I’m really looking forward to my appointment on Tuesday and see how they can help me with a job and having childcare if I need it. I just think it’s crap that if you need childcare assistance that you have to pay it for a year and now that my daughter is in school, I wouldn’t need it but once in a while and it’s also hard finding drop in care that’s affordable. The lady made it sound like my biggest issue is childcare and if anything, I can just work from home. I wonder if I would get the cash assistance and get paid for working.
It sounds like I would be able to get the help and then if he paid child support, it would go to the arrears but he would still be responsible for the current. I’m confused on how it all works and I’m going to ask at my appointment. I’m never going to see a dime of the arrears anyway but it would be nice to know that he would have to pay current support every month. I do know that they are more aggressive in collecting on the child support if I were to receive assistance. I doubt he’s ever going to pay until he’s forced but at least in the mean time, I would have money coming in and be able to start planning to move and have an income.

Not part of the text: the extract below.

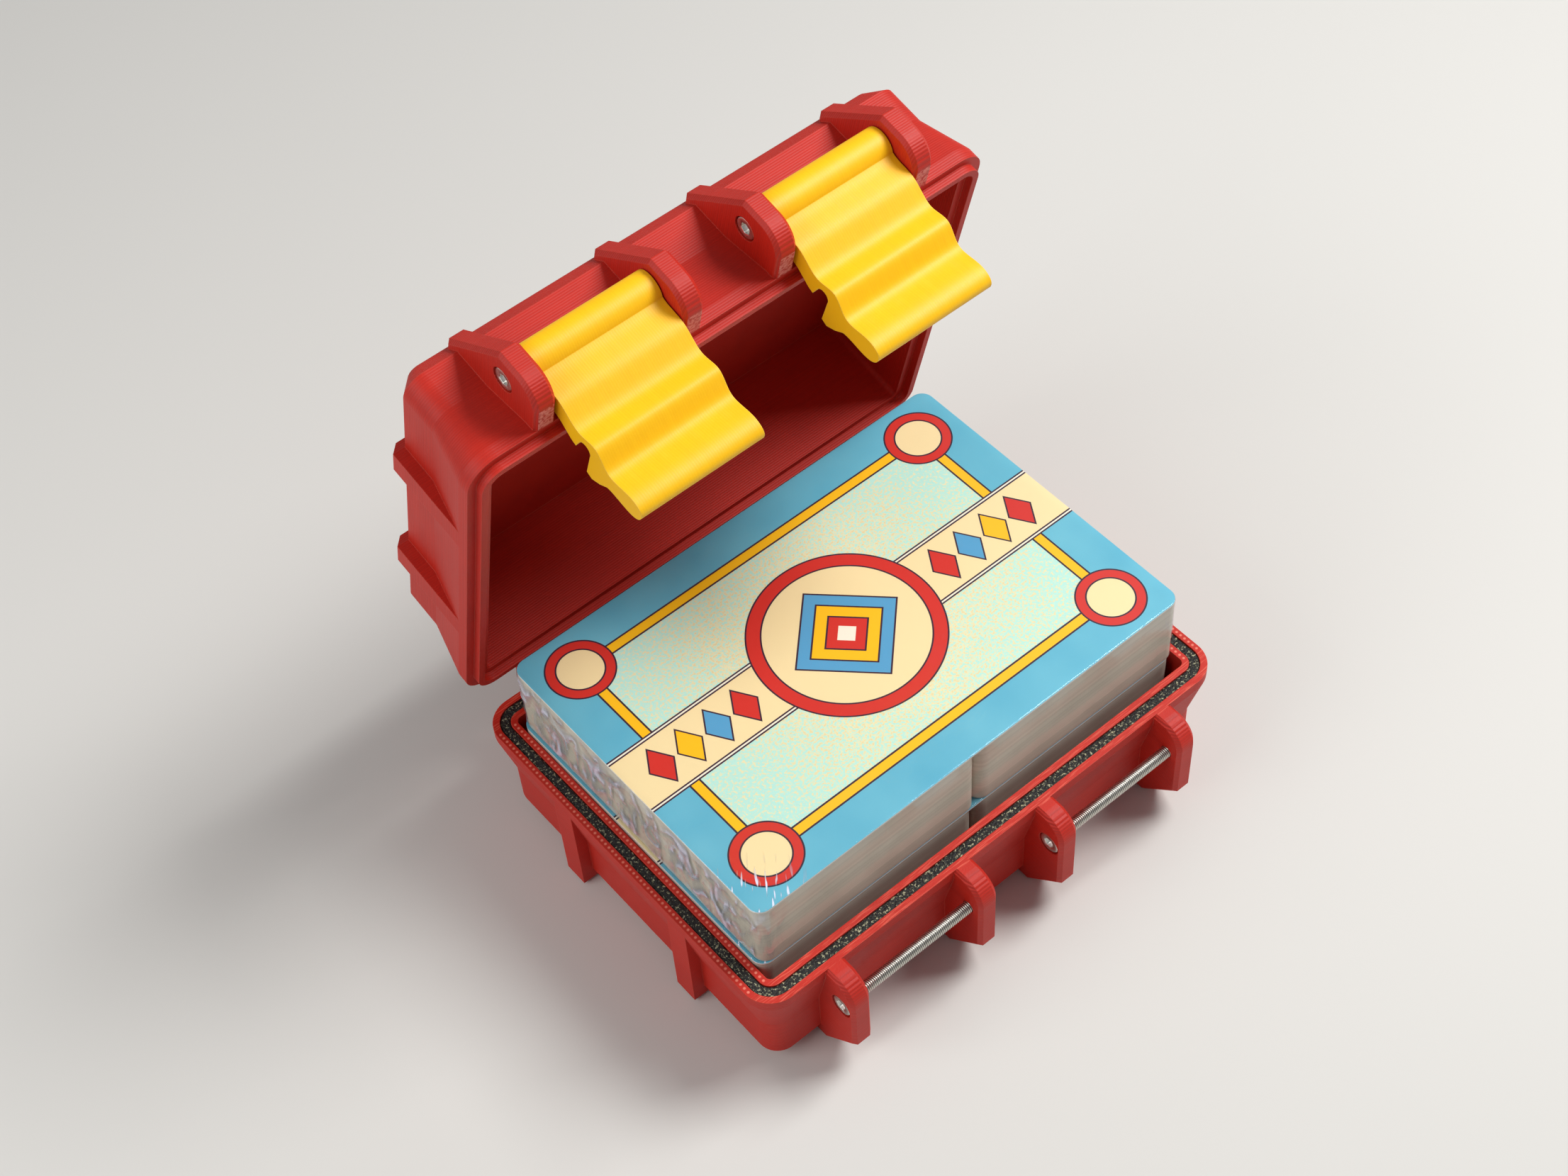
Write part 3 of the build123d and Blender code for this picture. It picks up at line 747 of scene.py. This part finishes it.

I am going to mention him threatening me and I’d love to find a new place to live. I seriously just want a new start and have a clean slate. The place I want to move to is looking to start an after school program so it makes me want to move there still. I’m just worried about moving 6 hours away and go from the frying pan into the fire because at least here I do have her old daycare lady to help if I need it. With moving there, I worry how that could turn out because my friend and I have had a lot of issues.